Si aucun ne doute de la légitimité de leurs actions, Sixtine et Léonard, pourtant les plus jeunes, en pointent aussi les limites : «Il y a un romantisme révolutionnaire qui peut faire surévaluer leur portée», confesse Léonard. «Et puis, il y a une dynamique de groupe, là-dedans, et parfois, il suffit d’un déménagement pour y mettre fin. Les liens d’amitié sont au cœur de beaucoup de militantismes, et en sont aussi la limite, transformant des conflits personnels en oppositions politiques.» Sixtine évoque de grands moments de fatigue. «Au quotidien, c’est énormément de réunions, d’énergie, de temps… C’est dur à tenir sur la longueur. Je me suis fait beaucoup d’amis, dans ce milieu, mais j’ai de temps en temps besoin de déconnecter… Même si, dès que je m’éloigne du combat, la tristesse revient, me rappelant à l’action pour repousser le désespoir.»
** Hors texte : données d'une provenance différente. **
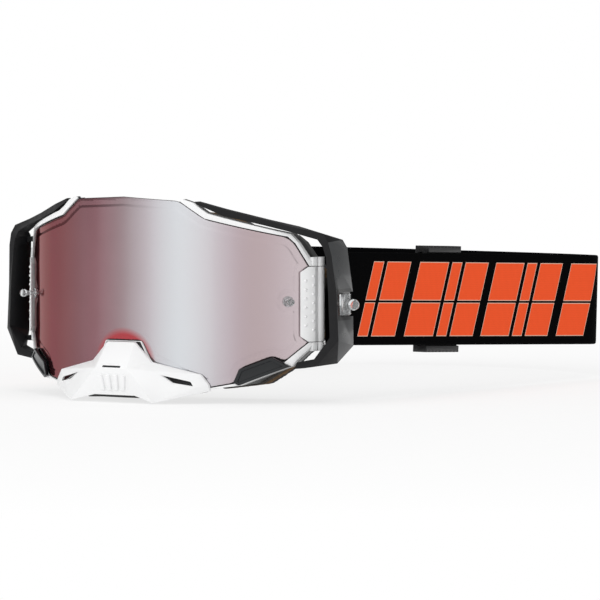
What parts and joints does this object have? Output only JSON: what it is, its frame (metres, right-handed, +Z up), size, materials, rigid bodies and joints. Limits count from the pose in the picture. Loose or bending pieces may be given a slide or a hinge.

«La lutte redevient collective, massive»

Alors que la planète brûle et que le libéralisme durcit le ton pour s’assurer quelques dernières heures de profits, il s’agit, pour les militants interrogés et leurs semblables, de gagner assez de batailles pour éviter la guerre. De se rapprocher de camarades de lutte, et de se sentir moins seul face à la menace que représente l’avenir. Au-delà de l’opinion publique ou de la légalité, le monde de demain dépendra des actions entreprises aujourd’hui. Des actions qui, peut-être, permettent aussi de repousser le désespoir et la peur.

«Depuis quelques mois, j’ai l’impression d’être témoin du tissage d’un réseau impressionnant, qui réunit plein de combats différents mais alliés… Ça bouge. Peut-être trop tard, mais ça bouge», conclut Sandrine. «La lutte redevient collective, massive. Je ne sais pas si ça suffira, mais pour le moment, se battre ensemble, ça permet d’encore y croire. De garder espoir.»